Modeling code records
* Start *

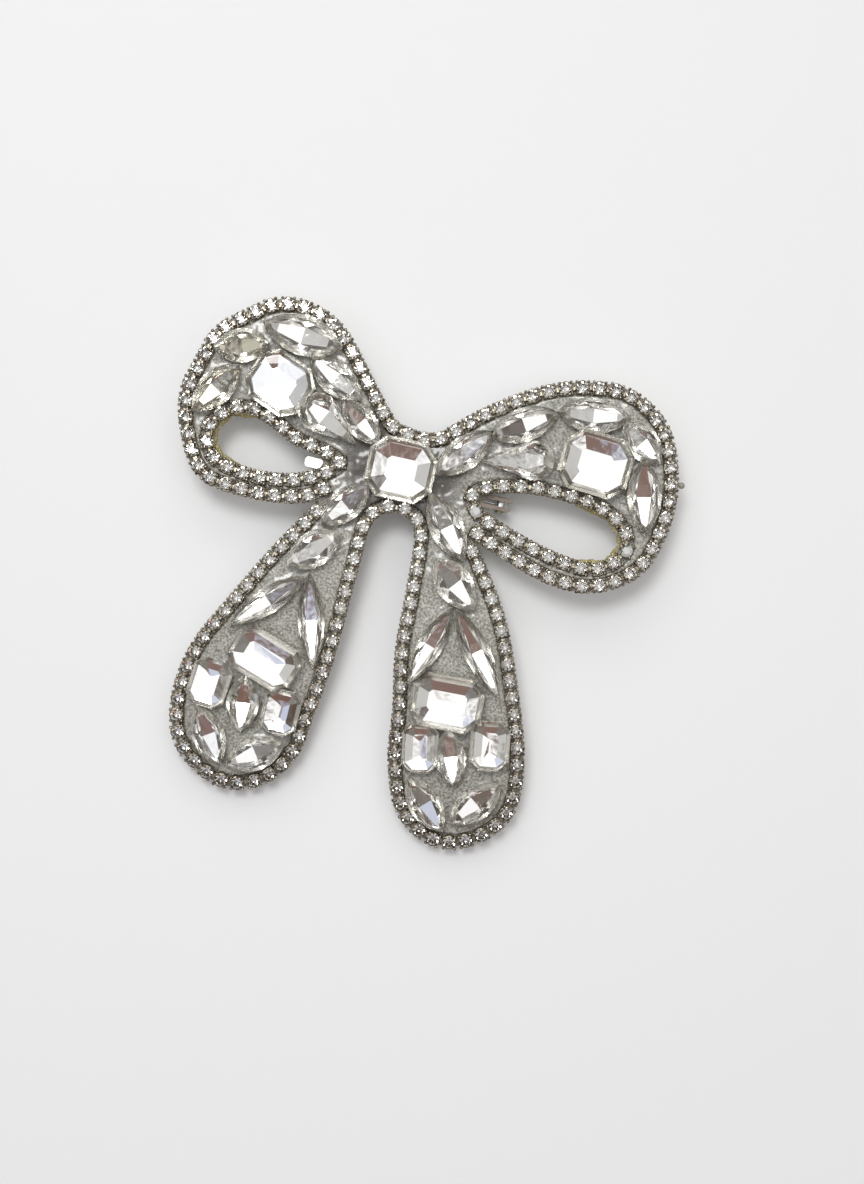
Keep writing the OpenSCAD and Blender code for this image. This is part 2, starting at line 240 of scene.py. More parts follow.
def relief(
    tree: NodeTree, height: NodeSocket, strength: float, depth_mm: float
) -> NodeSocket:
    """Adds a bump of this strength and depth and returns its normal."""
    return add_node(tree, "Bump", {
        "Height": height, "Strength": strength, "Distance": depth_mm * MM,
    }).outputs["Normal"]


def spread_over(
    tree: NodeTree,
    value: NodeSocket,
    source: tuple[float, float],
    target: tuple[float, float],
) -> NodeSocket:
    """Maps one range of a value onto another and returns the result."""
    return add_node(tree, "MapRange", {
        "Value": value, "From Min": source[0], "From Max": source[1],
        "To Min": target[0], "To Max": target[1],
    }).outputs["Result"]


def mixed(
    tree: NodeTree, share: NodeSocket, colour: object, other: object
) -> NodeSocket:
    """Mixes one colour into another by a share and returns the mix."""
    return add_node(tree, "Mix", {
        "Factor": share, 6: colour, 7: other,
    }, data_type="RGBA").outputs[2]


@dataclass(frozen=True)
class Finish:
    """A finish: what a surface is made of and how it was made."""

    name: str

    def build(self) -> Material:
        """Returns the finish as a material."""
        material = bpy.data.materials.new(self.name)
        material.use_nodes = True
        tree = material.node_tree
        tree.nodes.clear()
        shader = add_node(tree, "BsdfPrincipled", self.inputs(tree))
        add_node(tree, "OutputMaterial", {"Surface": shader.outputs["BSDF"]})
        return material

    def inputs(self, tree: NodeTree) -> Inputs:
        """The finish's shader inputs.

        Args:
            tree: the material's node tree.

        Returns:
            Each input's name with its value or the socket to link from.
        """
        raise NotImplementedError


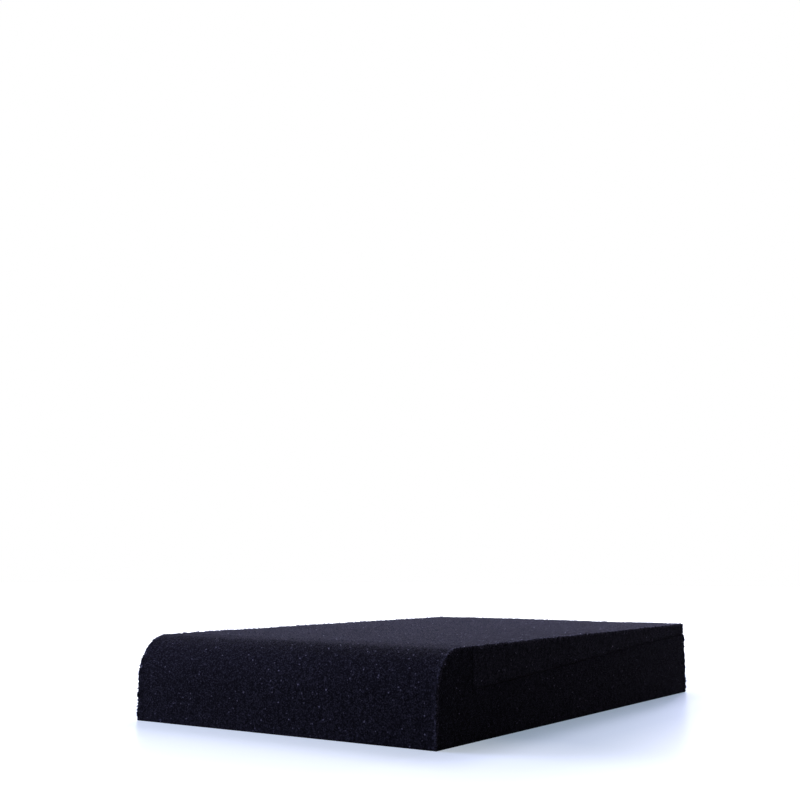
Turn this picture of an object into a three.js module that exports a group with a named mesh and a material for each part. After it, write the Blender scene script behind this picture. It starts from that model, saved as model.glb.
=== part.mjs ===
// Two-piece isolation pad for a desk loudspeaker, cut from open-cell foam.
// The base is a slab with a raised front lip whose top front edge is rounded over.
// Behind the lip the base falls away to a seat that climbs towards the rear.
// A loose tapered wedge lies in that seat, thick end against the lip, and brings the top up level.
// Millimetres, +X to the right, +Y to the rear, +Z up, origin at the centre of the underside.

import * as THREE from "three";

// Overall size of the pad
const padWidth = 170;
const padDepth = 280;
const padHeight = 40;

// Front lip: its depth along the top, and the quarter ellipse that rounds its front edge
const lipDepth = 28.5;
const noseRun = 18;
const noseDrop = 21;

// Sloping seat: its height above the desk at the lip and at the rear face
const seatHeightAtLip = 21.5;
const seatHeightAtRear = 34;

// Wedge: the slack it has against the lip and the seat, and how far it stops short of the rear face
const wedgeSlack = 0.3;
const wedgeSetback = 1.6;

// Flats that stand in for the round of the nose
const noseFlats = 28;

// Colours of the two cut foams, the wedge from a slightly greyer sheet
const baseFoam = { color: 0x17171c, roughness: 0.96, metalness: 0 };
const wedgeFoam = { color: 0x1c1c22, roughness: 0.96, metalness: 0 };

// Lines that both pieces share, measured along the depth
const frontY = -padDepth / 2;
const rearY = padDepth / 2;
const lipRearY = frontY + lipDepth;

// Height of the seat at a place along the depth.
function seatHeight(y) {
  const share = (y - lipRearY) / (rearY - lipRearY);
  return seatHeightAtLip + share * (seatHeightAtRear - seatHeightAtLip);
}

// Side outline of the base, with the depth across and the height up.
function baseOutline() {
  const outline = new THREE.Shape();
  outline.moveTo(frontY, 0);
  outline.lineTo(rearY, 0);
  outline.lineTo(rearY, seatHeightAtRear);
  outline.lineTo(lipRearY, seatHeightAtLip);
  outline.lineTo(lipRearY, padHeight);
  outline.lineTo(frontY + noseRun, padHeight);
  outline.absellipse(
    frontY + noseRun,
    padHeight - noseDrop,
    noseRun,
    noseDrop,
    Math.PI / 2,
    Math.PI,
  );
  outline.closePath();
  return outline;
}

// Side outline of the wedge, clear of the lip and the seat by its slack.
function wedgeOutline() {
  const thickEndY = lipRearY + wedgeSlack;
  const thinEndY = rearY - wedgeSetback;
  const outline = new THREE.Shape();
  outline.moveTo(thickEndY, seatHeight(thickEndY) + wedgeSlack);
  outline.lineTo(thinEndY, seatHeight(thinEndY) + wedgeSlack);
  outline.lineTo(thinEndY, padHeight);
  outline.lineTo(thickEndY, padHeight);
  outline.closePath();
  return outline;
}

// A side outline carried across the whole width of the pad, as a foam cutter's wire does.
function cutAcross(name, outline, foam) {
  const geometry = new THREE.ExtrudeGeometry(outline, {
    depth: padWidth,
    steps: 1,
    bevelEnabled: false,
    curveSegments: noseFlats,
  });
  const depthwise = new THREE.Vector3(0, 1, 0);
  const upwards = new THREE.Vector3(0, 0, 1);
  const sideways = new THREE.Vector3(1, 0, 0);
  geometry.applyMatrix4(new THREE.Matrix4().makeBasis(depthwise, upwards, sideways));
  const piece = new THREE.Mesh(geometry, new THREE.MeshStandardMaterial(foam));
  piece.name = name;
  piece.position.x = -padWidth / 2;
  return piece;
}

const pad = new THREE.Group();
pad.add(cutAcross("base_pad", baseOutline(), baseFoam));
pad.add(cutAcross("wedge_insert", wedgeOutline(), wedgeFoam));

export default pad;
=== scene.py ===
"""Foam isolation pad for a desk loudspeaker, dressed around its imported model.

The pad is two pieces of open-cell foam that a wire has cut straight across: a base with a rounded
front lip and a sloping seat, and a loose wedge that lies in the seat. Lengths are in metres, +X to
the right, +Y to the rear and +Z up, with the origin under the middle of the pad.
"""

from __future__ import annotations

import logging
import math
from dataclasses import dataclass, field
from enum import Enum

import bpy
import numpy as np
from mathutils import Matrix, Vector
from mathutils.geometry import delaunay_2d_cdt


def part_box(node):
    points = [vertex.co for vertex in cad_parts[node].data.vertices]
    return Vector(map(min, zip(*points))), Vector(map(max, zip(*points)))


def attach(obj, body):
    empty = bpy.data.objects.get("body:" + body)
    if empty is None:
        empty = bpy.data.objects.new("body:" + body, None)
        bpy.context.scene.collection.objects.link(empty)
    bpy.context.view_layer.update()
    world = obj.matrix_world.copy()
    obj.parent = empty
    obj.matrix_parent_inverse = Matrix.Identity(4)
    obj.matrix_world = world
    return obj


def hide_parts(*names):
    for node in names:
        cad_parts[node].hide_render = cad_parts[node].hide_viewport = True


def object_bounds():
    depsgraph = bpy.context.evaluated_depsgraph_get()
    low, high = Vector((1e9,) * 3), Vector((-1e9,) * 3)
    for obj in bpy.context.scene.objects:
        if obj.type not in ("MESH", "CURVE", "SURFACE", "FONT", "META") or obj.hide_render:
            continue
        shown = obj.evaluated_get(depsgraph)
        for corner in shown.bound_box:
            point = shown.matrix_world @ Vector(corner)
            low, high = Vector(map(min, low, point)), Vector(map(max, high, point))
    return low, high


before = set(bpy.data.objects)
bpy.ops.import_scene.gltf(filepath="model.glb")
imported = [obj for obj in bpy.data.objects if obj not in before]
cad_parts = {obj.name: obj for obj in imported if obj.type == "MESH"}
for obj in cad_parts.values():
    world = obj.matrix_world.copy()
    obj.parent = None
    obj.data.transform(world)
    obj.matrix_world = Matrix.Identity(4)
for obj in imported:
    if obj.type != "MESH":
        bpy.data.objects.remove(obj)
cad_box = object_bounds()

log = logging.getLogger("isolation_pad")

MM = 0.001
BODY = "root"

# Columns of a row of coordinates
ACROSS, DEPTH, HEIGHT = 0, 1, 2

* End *

Task objective
From the records above, extract every entry exactly as given.

Written answer
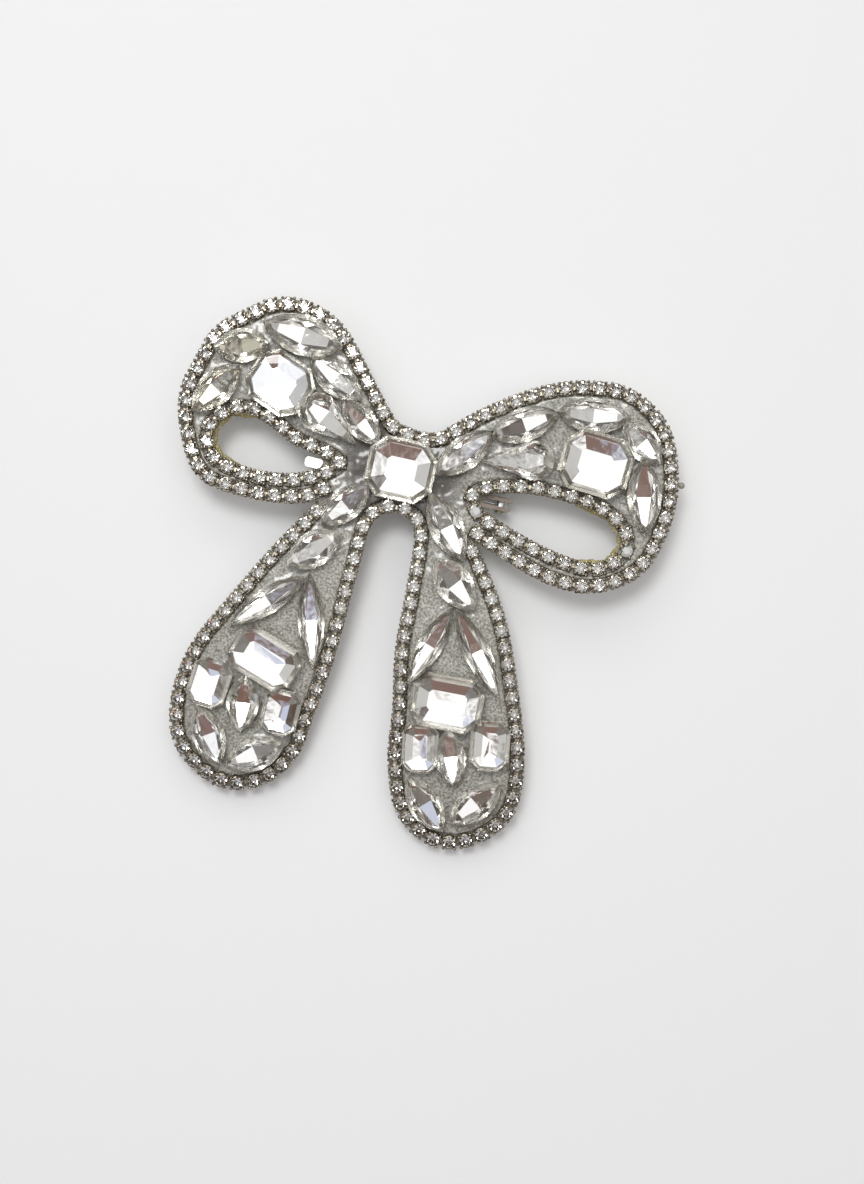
Keep writing the OpenSCAD and Blender code for this image. This is part 2, starting at line 240 of scene.py. More parts follow.
def relief(
    tree: NodeTree, height: NodeSocket, strength: float, depth_mm: float
) -> NodeSocket:
    """Adds a bump of this strength and depth and returns its normal."""
    return add_node(tree, "Bump", {
        "Height": height, "Strength": strength, "Distance": depth_mm * MM,
    }).outputs["Normal"]


def spread_over(
    tree: NodeTree,
    value: NodeSocket,
    source: tuple[float, float],
    target: tuple[float, float],
) -> NodeSocket:
    """Maps one range of a value onto another and returns the result."""
    return add_node(tree, "MapRange", {
        "Value": value, "From Min": source[0], "From Max": source[1],
        "To Min": target[0], "To Max": target[1],
    }).outputs["Result"]


def mixed(
    tree: NodeTree, share: NodeSocket, colour: object, other: object
) -> NodeSocket:
    """Mixes one colour into another by a share and returns the mix."""
    return add_node(tree, "Mix", {
        "Factor": share, 6: colour, 7: other,
    }, data_type="RGBA").outputs[2]


@dataclass(frozen=True)
class Finish:
    """A finish: what a surface is made of and how it was made."""

    name: str

    def build(self) -> Material:
        """Returns the finish as a material."""
        material = bpy.data.materials.new(self.name)
        material.use_nodes = True
        tree = material.node_tree
        tree.nodes.clear()
        shader = add_node(tree, "BsdfPrincipled", self.inputs(tree))
        add_node(tree, "OutputMaterial", {"Surface": shader.outputs["BSDF"]})
        return material

    def inputs(self, tree: NodeTree) -> Inputs:
        """The finish's shader inputs.

        Args:
            tree: the material's node tree.

        Returns:
            Each input's name with its value or the socket to link from.
        """
        raise NotImplementedError


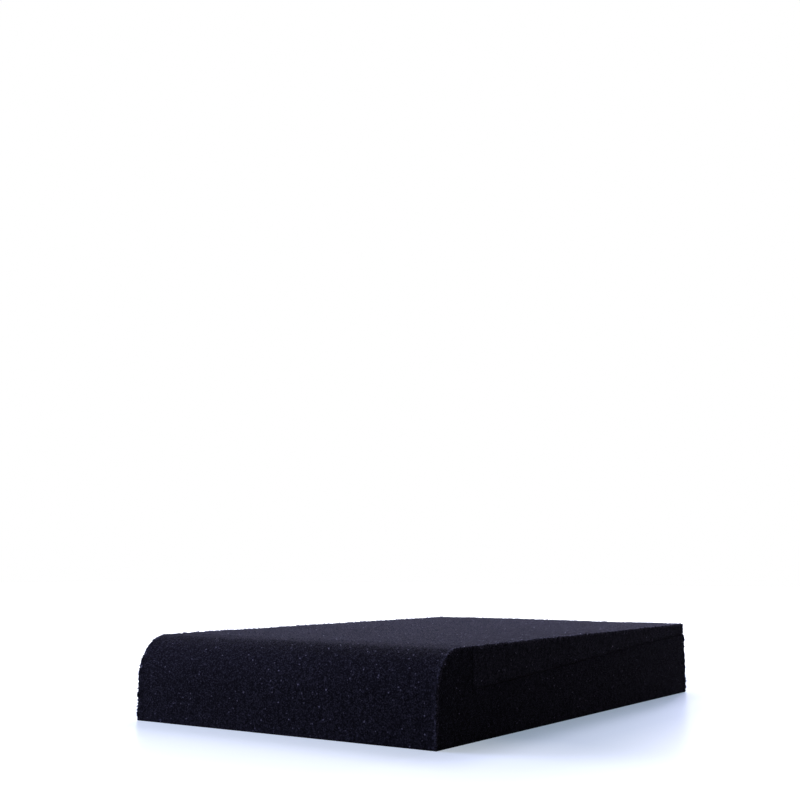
Turn this picture of an object into a three.js module that exports a group with a named mesh and a material for each part. After it, write the Blender scene script behind this picture. It starts from that model, saved as model.glb.
=== part.mjs ===
// Two-piece isolation pad for a desk loudspeaker, cut from open-cell foam.
// The base is a slab with a raised front lip whose top front edge is rounded over.
// Behind the lip the base falls away to a seat that climbs towards the rear.
// A loose tapered wedge lies in that seat, thick end against the lip, and brings the top up level.
// Millimetres, +X to the right, +Y to the rear, +Z up, origin at the centre of the underside.

import * as THREE from "three";

// Overall size of the pad
const padWidth = 170;
const padDepth = 280;
const padHeight = 40;

// Front lip: its depth along the top, and the quarter ellipse that rounds its front edge
const lipDepth = 28.5;
const noseRun = 18;
const noseDrop = 21;

// Sloping seat: its height above the desk at the lip and at the rear face
const seatHeightAtLip = 21.5;
const seatHeightAtRear = 34;

// Wedge: the slack it has against the lip and the seat, and how far it stops short of the rear face
const wedgeSlack = 0.3;
const wedgeSetback = 1.6;

// Flats that stand in for the round of the nose
const noseFlats = 28;

// Colours of the two cut foams, the wedge from a slightly greyer sheet
const baseFoam = { color: 0x17171c, roughness: 0.96, metalness: 0 };
const wedgeFoam = { color: 0x1c1c22, roughness: 0.96, metalness: 0 };

// Lines that both pieces share, measured along the depth
const frontY = -padDepth / 2;
const rearY = padDepth / 2;
const lipRearY = frontY + lipDepth;

// Height of the seat at a place along the depth.
function seatHeight(y) {
  const share = (y - lipRearY) / (rearY - lipRearY);
  return seatHeightAtLip + share * (seatHeightAtRear - seatHeightAtLip);
}

// Side outline of the base, with the depth across and the height up.
function baseOutline() {
  const outline = new THREE.Shape();
  outline.moveTo(frontY, 0);
  outline.lineTo(rearY, 0);
  outline.lineTo(rearY, seatHeightAtRear);
  outline.lineTo(lipRearY, seatHeightAtLip);
  outline.lineTo(lipRearY, padHeight);
  outline.lineTo(frontY + noseRun, padHeight);
  outline.absellipse(
    frontY + noseRun,
    padHeight - noseDrop,
    noseRun,
    noseDrop,
    Math.PI / 2,
    Math.PI,
  );
  outline.closePath();
  return outline;
}

// Side outline of the wedge, clear of the lip and the seat by its slack.
function wedgeOutline() {
  const thickEndY = lipRearY + wedgeSlack;
  const thinEndY = rearY - wedgeSetback;
  const outline = new THREE.Shape();
  outline.moveTo(thickEndY, seatHeight(thickEndY) + wedgeSlack);
  outline.lineTo(thinEndY, seatHeight(thinEndY) + wedgeSlack);
  outline.lineTo(thinEndY, padHeight);
  outline.lineTo(thickEndY, padHeight);
  outline.closePath();
  return outline;
}

// A side outline carried across the whole width of the pad, as a foam cutter's wire does.
function cutAcross(name, outline, foam) {
  const geometry = new THREE.ExtrudeGeometry(outline, {
    depth: padWidth,
    steps: 1,
    bevelEnabled: false,
    curveSegments: noseFlats,
  });
  const depthwise = new THREE.Vector3(0, 1, 0);
  const upwards = new THREE.Vector3(0, 0, 1);
  const sideways = new THREE.Vector3(1, 0, 0);
  geometry.applyMatrix4(new THREE.Matrix4().makeBasis(depthwise, upwards, sideways));
  const piece = new THREE.Mesh(geometry, new THREE.MeshStandardMaterial(foam));
  piece.name = name;
  piece.position.x = -padWidth / 2;
  return piece;
}

const pad = new THREE.Group();
pad.add(cutAcross("base_pad", baseOutline(), baseFoam));
pad.add(cutAcross("wedge_insert", wedgeOutline(), wedgeFoam));

export default pad;
=== scene.py ===
"""Foam isolation pad for a desk loudspeaker, dressed around its imported model.

The pad is two pieces of open-cell foam that a wire has cut straight across: a base with a rounded
front lip and a sloping seat, and a loose wedge that lies in the seat. Lengths are in metres, +X to
the right, +Y to the rear and +Z up, with the origin under the middle of the pad.
"""

from __future__ import annotations

import logging
import math
from dataclasses import dataclass, field
from enum import Enum

import bpy
import numpy as np
from mathutils import Matrix, Vector
from mathutils.geometry import delaunay_2d_cdt


def part_box(node):
    points = [vertex.co for vertex in cad_parts[node].data.vertices]
    return Vector(map(min, zip(*points))), Vector(map(max, zip(*points)))


def attach(obj, body):
    empty = bpy.data.objects.get("body:" + body)
    if empty is None:
        empty = bpy.data.objects.new("body:" + body, None)
        bpy.context.scene.collection.objects.link(empty)
    bpy.context.view_layer.update()
    world = obj.matrix_world.copy()
    obj.parent = empty
    obj.matrix_parent_inverse = Matrix.Identity(4)
    obj.matrix_world = world
    return obj


def hide_parts(*names):
    for node in names:
        cad_parts[node].hide_render = cad_parts[node].hide_viewport = True


def object_bounds():
    depsgraph = bpy.context.evaluated_depsgraph_get()
    low, high = Vector((1e9,) * 3), Vector((-1e9,) * 3)
    for obj in bpy.context.scene.objects:
        if obj.type not in ("MESH", "CURVE", "SURFACE", "FONT", "META") or obj.hide_render:
            continue
        shown = obj.evaluated_get(depsgraph)
        for corner in shown.bound_box:
            point = shown.matrix_world @ Vector(corner)
            low, high = Vector(map(min, low, point)), Vector(map(max, high, point))
    return low, high


before = set(bpy.data.objects)
bpy.ops.import_scene.gltf(filepath="model.glb")
imported = [obj for obj in bpy.data.objects if obj not in before]
cad_parts = {obj.name: obj for obj in imported if obj.type == "MESH"}
for obj in cad_parts.values():
    world = obj.matrix_world.copy()
    obj.parent = None
    obj.data.transform(world)
    obj.matrix_world = Matrix.Identity(4)
for obj in imported:
    if obj.type != "MESH":
        bpy.data.objects.remove(obj)
cad_box = object_bounds()

log = logging.getLogger("isolation_pad")

MM = 0.001
BODY = "root"

# Columns of a row of coordinates
ACROSS, DEPTH, HEIGHT = 0, 1, 2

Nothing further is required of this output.